## EXERCISE INSTRUCTIONS
Set down exactly the lines from the one with "Continue the OpenSCAD" to the one with "peel = s.noise(PEEL, detail=4.0)", both included, and no line outside that range.

________________________

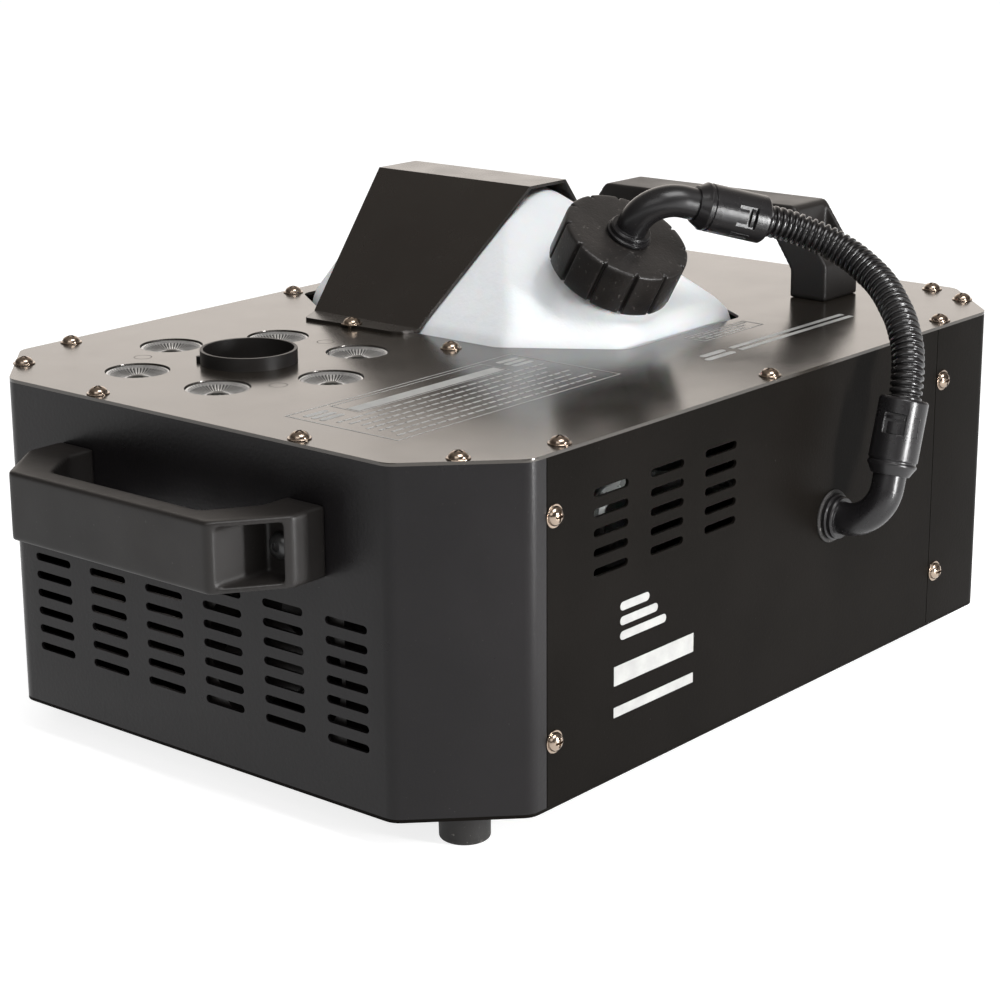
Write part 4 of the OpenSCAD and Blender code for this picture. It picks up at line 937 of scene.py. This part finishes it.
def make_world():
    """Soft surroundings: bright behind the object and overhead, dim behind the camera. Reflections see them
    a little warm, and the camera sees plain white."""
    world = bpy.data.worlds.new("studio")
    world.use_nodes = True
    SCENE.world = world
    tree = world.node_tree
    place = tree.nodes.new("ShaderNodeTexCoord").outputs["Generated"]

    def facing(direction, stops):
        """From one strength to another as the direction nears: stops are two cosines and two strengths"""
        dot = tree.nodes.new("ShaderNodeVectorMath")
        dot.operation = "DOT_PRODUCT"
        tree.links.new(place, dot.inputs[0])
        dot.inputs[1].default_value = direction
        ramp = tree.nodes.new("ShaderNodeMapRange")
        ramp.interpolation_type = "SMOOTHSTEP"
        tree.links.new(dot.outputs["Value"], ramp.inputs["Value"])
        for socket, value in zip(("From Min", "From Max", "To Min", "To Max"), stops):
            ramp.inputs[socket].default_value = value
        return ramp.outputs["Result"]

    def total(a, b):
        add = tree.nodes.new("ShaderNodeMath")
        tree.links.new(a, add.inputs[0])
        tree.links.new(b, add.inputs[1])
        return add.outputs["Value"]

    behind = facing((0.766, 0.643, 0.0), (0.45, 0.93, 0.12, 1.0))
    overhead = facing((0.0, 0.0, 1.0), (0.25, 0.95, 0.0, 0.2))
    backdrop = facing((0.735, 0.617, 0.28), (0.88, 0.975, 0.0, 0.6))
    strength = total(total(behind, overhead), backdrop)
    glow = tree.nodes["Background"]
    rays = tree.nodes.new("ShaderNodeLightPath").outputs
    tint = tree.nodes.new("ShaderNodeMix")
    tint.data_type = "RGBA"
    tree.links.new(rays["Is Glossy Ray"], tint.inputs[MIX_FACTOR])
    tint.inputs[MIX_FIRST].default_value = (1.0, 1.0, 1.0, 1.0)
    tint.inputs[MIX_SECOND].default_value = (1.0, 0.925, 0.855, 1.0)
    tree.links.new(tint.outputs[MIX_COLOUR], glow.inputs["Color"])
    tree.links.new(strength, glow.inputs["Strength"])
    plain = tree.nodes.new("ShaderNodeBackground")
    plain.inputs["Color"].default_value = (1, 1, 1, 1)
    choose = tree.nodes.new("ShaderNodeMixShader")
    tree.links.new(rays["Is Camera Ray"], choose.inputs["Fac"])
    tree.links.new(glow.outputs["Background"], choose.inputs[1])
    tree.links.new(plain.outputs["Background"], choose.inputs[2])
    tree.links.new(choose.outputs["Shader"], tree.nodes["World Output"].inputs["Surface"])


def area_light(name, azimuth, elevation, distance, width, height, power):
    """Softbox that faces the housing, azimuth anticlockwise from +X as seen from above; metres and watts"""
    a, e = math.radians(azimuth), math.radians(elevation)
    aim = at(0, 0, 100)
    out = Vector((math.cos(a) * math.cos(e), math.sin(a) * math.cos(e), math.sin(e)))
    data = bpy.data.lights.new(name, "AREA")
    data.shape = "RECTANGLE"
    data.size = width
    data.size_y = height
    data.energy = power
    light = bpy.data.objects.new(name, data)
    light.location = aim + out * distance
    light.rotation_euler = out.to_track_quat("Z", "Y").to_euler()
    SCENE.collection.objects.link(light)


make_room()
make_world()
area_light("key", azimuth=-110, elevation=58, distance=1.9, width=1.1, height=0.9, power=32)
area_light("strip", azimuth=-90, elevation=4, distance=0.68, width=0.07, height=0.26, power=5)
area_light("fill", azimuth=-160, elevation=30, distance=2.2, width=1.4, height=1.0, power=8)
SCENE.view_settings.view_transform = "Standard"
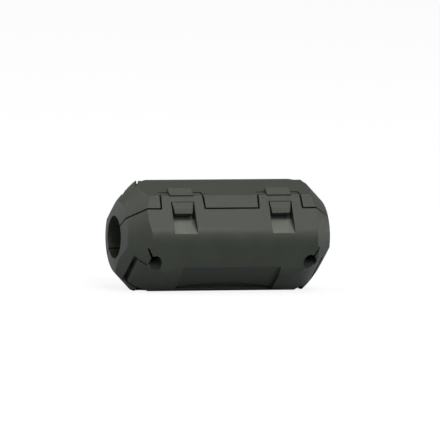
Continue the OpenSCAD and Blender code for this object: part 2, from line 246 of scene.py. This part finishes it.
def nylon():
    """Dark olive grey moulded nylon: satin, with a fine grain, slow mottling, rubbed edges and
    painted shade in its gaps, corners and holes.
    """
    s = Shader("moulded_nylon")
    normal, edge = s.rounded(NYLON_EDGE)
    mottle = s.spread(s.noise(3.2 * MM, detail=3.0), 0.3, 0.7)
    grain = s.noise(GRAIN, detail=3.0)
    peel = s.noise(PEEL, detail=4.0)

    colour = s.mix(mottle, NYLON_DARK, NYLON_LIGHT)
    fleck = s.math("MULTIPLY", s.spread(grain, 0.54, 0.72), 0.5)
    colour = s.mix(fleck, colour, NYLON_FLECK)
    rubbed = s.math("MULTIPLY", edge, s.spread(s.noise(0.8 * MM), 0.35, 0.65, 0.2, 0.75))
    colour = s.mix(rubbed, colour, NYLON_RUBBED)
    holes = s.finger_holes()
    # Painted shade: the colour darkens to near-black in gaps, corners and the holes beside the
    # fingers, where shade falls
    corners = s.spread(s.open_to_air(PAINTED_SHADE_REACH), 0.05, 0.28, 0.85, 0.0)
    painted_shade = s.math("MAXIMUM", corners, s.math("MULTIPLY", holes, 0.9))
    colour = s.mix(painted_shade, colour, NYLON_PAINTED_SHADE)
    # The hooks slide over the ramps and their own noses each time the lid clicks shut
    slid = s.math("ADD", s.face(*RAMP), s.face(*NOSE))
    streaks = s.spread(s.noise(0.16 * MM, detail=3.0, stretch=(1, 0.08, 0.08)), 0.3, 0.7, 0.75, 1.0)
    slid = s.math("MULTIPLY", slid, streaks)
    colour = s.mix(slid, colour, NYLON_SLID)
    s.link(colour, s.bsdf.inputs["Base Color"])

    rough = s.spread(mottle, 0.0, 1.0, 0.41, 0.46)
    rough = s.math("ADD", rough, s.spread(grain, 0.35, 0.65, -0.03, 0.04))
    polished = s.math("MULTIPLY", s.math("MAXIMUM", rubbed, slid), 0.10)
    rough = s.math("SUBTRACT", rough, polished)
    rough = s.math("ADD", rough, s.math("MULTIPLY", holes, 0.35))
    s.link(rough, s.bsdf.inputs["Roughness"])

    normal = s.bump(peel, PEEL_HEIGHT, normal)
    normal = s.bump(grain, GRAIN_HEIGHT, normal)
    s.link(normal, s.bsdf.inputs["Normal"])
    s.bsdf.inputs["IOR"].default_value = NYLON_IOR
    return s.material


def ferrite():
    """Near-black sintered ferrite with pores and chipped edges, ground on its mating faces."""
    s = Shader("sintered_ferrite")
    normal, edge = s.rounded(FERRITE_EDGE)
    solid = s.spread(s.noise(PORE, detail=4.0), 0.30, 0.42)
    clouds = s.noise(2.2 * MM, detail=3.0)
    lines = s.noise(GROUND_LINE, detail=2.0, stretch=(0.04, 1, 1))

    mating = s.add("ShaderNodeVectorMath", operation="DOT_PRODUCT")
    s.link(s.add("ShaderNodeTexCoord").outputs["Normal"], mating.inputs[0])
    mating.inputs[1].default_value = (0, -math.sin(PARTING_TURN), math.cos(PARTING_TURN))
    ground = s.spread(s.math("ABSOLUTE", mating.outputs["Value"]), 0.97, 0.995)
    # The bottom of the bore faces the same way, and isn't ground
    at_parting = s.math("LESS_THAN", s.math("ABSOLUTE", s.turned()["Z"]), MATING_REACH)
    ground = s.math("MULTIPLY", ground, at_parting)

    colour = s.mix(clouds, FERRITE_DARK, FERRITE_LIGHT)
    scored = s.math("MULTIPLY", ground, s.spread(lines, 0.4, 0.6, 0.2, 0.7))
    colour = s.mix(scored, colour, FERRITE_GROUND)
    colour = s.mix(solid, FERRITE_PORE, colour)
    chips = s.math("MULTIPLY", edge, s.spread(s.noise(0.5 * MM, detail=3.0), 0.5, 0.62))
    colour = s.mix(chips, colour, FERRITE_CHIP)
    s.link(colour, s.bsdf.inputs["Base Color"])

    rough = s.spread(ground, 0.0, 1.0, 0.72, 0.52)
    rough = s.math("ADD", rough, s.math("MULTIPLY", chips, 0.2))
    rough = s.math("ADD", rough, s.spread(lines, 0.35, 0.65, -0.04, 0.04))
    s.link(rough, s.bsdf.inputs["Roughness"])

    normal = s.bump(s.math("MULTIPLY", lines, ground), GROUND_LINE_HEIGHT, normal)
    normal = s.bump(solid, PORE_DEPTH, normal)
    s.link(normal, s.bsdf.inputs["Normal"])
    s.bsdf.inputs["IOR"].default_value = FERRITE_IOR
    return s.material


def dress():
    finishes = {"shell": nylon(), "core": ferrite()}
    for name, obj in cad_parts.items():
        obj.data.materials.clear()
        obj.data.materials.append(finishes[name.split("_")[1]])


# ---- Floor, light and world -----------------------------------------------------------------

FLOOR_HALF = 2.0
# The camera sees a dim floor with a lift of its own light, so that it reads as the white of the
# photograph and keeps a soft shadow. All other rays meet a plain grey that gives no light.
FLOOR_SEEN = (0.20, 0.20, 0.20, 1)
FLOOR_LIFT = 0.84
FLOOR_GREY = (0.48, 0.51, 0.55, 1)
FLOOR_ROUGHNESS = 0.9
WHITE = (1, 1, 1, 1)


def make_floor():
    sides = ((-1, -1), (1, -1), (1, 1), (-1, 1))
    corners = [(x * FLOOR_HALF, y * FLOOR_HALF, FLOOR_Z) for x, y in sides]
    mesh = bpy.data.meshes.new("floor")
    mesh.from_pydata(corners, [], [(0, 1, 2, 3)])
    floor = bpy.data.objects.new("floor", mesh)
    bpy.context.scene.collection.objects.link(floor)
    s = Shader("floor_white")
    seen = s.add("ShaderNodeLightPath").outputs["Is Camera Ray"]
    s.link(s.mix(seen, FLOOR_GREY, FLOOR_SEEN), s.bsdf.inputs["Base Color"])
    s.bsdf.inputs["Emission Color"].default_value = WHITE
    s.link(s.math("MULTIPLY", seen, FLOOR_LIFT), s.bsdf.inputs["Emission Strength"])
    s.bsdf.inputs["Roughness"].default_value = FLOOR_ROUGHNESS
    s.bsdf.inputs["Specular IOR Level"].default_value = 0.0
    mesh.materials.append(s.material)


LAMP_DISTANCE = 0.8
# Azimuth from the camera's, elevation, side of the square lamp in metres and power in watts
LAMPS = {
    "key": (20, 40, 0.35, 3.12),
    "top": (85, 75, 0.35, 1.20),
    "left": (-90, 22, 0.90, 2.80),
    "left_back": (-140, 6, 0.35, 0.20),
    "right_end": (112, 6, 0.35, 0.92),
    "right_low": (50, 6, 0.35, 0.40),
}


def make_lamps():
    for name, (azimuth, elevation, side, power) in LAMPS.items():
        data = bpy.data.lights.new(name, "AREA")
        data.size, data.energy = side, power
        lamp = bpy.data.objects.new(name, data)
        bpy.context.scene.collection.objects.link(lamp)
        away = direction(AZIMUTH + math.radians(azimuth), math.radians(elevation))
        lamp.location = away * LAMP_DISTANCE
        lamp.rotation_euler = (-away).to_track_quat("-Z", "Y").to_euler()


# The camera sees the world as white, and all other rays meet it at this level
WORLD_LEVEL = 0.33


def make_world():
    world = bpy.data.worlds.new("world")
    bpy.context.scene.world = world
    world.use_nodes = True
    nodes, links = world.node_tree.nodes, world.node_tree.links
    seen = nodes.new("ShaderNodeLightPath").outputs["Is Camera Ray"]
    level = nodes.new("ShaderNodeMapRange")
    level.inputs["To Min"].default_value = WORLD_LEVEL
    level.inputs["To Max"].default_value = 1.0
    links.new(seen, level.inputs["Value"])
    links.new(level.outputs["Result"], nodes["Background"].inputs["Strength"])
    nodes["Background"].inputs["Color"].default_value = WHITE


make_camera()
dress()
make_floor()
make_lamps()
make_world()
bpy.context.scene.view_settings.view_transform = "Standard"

________________________

## THE REPLY
Continue the OpenSCAD and Blender code for this object: part 2, from line 246 of scene.py. This part finishes it.
def nylon():
    """Dark olive grey moulded nylon: satin, with a fine grain, slow mottling, rubbed edges and
    painted shade in its gaps, corners and holes.
    """
    s = Shader("moulded_nylon")
    normal, edge = s.rounded(NYLON_EDGE)
    mottle = s.spread(s.noise(3.2 * MM, detail=3.0), 0.3, 0.7)
    grain = s.noise(GRAIN, detail=3.0)
    peel = s.noise(PEEL, detail=4.0)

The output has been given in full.